Kairos dates its history back to that first weekend at UCI at Raiford, Florida. Kairos is now active in 25 states, England and Australia. The ministry is active in 165 prisons and has 11 Kairos Outside ministries for wives and mothers. More than 95,000 incarcerated men and women have been introduced to the Christian community that is Kairos and the current rate of introduction exceeds 10,000 per year.
Dr. Peter P. Legins, Professor Emeritus at the University of Maryland, Institute of Criminal Justice and Criminology, is considered by most people to be the dean of American criminologists. In a meeting with a group of men who were the founders of Kairos, he said: "I have known for many years, as have most of the leading criminologists in this country, that the greatest hope for an inmate to avoid the revolving doors of our prisons is to undergo a religious conversion experience during his incarceration."
The purpose of Kairos is the building of strong Christian communities within the environment of correctional institutions. That is done through the impact of small, share and prayer groups of residents in the institutions. These groups meet weekly to share their lives on a very deep spiritual level and to pray for one and other and for the residents and the staff.
Kairos is a continuing prison ministry launched with the presentation of a 3-day short course in Christianity in a correctional institution. Beginning with a spiritual introduction on Thursday evening, the course runs from 8 a.m. to 8 p.m. Friday, Saturday, and Sunday.
The short course is offered, in cooperation with the Chaplain, by an inter-denominational team of some 50-55 men (or women in a women's institution) made up of both clergy and lay persons drawn from the area surrounding the institution. It is attended by 42 carefully selected leaders chosen by the Chaplain from the residents of the institution.
Usually all 42 residents attending a Kairos weekend will have a major conversion experience during the weekend. For some, its effect with last only a day or two, for some a week or two, for some a month or two. For most, however, it will prove to have a life-changing experience of permanent impact.
The primary continuing ministry of Kairos is from resident to resident and occurs in small share and prayer groups which meet weekly.
Team members who work a Kairos team make a commitment to return to that prison once a month for a reunion with the residents. It is a time of sharing, of instruction, of worship, of fellowship, of renewal and strengthening... for both outmates and inmates.
Kairos weekends, with their subsequent 2-day retreats, take place every six months once the ministry is launched in an institution. After these small groups have been meeting regularly and participating in the ongoing worship and activities of the institution's chaplaincy program for about 12 months, members of the group suddenly find their peers in the "negative" subculture, in which they have been leaders, coming up to them and saying, "Man, I don't know what it is you've got, but I want it!"... and they then introduce their friend to Christ and the Christian community work of Kairos.
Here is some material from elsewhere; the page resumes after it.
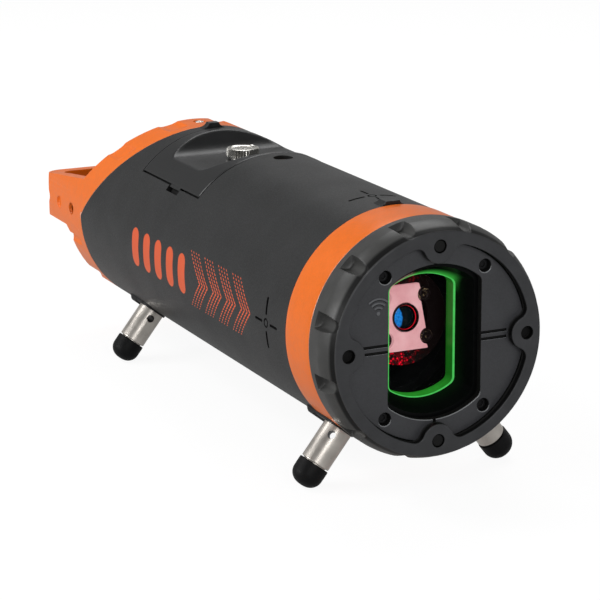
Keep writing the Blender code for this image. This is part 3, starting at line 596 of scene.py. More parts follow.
def printed_paint():
    """The tube's dark powder coat, with generic printed bars and a dotted arrow pattern."""
    dark = (0.022, 0.0225, 0.023)
    ink = (0.78, 0.110, 0.028)
    s = Surface("tube_powder_coat", dark, 0.46, sheen=0.26)
    specks = s.ramp(s.noise(0.75, 1), 0.40, 0.72)
    tone = s.math("MULTIPLY_ADD", specks, 0.6, s.times(s.patches(30, 2), 0.4))
    coat = s.mix(tone, scaled(dark, 0.72), scaled(dark, 1.35))
    across, along, up = s.axis("X"), s.axis("Y"), s.axis("Z")
    around = s.times(s.math("ARCTAN2", up, s.math("ABSOLUTE", across)), TUBE_R)
    spread = s.math("ABSOLUTE", around)

    def between(value, low, high):
        above = s.math("GREATER_THAN", value, low)
        return s.times(above, s.math("LESS_THAN", value, high))

    def off_centre(value, pitch):
        cell = s.math("FRACT", s.math("DIVIDE", value, pitch))
        return s.times(s.math("SUBTRACT", cell, 0.5), pitch)

    def spot(radius, distance):
        return s.ramp(s.math("SUBTRACT", radius, distance), -0.05, 0.05)

    arrows = 4
    arrow_tip = 93.5
    arrow_pitch = 18.9
    arrow_wide = 14
    arrow_reach = 16.2
    arrow_lean = 1.02
    dot_pitch = 1.8
    run = s.math("SUBTRACT", along, s.math("MULTIPLY_ADD", spread, arrow_lean, arrow_tip))
    row = s.math("FLOORED_MODULO", run, arrow_pitch)
    dx = off_centre(row, arrow_wide / 4)
    thick = s.ramp(spread, 0, 16, 1, 0)
    dy = s.times(off_centre(around, dot_pitch), s.ramp(thick, 0, 1, 1, 0.90))
    dot = spot(s.ramp(thick, 0, 1, 0.50, 0.82), s.length(dx, dy))
    zone = s.times(between(run, 0, arrow_pitch * arrows - 0.5),
                   between(around, -arrow_reach, arrow_reach))
    pattern = s.times(dot, s.times(zone, s.math("LESS_THAN", row, arrow_wide)))

    bars = 5
    bar_first = 180.5
    bar_pitch = 17.4
    bar_half = 6.6
    bar_r = 4.9
    lx = off_centre(s.math("SUBTRACT", along, bar_first), bar_pitch)
    ly = s.math("MAXIMUM", s.math("SUBTRACT", spread, bar_half), 0)
    bar = s.times(spot(bar_r, s.length(lx, ly)),
                  between(along, bar_first, bar_first + bars * bar_pitch))

    outside = s.math("GREATER_THAN", s.length(across, up), TUBE_R - 0.2)
    mask = s.times(s.math("MAXIMUM", pattern, bar), outside)
    s.colour(mask, coat, ink)
    s.roughness(s.math("MULTIPLY_ADD", mask, -0.05, s.ramp(tone, 0, 1, 0.50, 0.40)))
    s.bump(s.noise(0.85), 0.55, 0.07)
    return s


def ring_glow():
    """The lit green ring: brightest on its front rim and deeper green down its bore."""
    s = Surface("ring_light", (0.01, 0.08, 0.01), 0.30, sheen=0.2)
    depth = s.ramp(s.axis("Y"), RING_START + 0.3, RING_START + 0.9)
    streaks = s.patches(2.2, 2, 0.88, 1.12)
    s.colour(depth, (0.02, 0.10, 0.02), (0.004, 0.05, 0.003))
    low = s.ramp(s.axis("Z"), -24, -30)
    bore = s.mix(low, (0.006, 0.085, 0.006), (0.016, 0.20, 0.016))
    node = s.node("VectorMath")
    node.operation = "SCALE"
    s.link(s.mix(depth, (0.055, 0.46, 0.085), bore), node.inputs[0])
    s.link(streaks, node.inputs["Scale"])
    s.link(node.outputs[0], s.shader.inputs["Emission Color"])
    s.set("Emission Strength", 1)
    return s


def clear_window():
    """Thin anti-glare glass with a faint smear."""
    s = Surface("window_clear", (0.015, 0.02, 0.02), 0.03, sheen=0.15)
    s.set("Alpha", 0.05)
    s.roughness(s.patches(12, 3, 0.02, 0.07))
    return s


def bumper_moulding():
    """Moulded rubber: satin on the flat ring, with painted shade on the sloping edge."""
    s = moulded("bumper_rubber", grey(0.03), 0.42, grain=0.55, relief=0.035, mottle=0.2,
                spread=0.06)
    patches = s.patches(9)
    run = s.axis("Y")
    # Painted shade: the sloping edge is made near black and less glossy.
    slope = s.times(s.ramp(run, 0.35, 0.8), s.ramp(run, 2.8, 4.4, 1, 0))
    flat = s.ramp(run, 0.2, 0.6, 1, 0)
    side = s.mix(patches, (0.032, 0.032, 0.031), (0.046, 0.046, 0.044))
    face = s.mix(patches, (0.038, 0.039, 0.042), (0.050, 0.051, 0.055))
    s.colour(slope, s.mix(flat, side, face), grey(0.006))
    s.link(s.ramp(slope, 0, 1, 0.42, 0.12), s.shader.inputs["Specular IOR Level"])
    return s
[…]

Even though prison sentences in the United States are long in comparison with other countries, most inmates will return to society in less than three years. Ninety-six percent of them will eventually be walking the same streets which we walk.
For a variety of reasons, from 30 to 70 percent of those released will return to prison again. Continuing studies being carried out in South Carolina, Texas, Colorado and California indicate dramatic reductions in the recidivism rate among those residents who have experienced Kairos.
Kairos files are full of letters from prison superintendents, wardens, correctional officers and other members of the criminal justice system detailing the extremely favorable impact the Kairos ministry has had on the quality of life in prisons across the country and in Canada.
The first Kairos at F.C.I. Terminal Island was held on October 5-8, 1990. It was the first Kairos weekend held in Southern California. Since that time there have been 30 other weekends.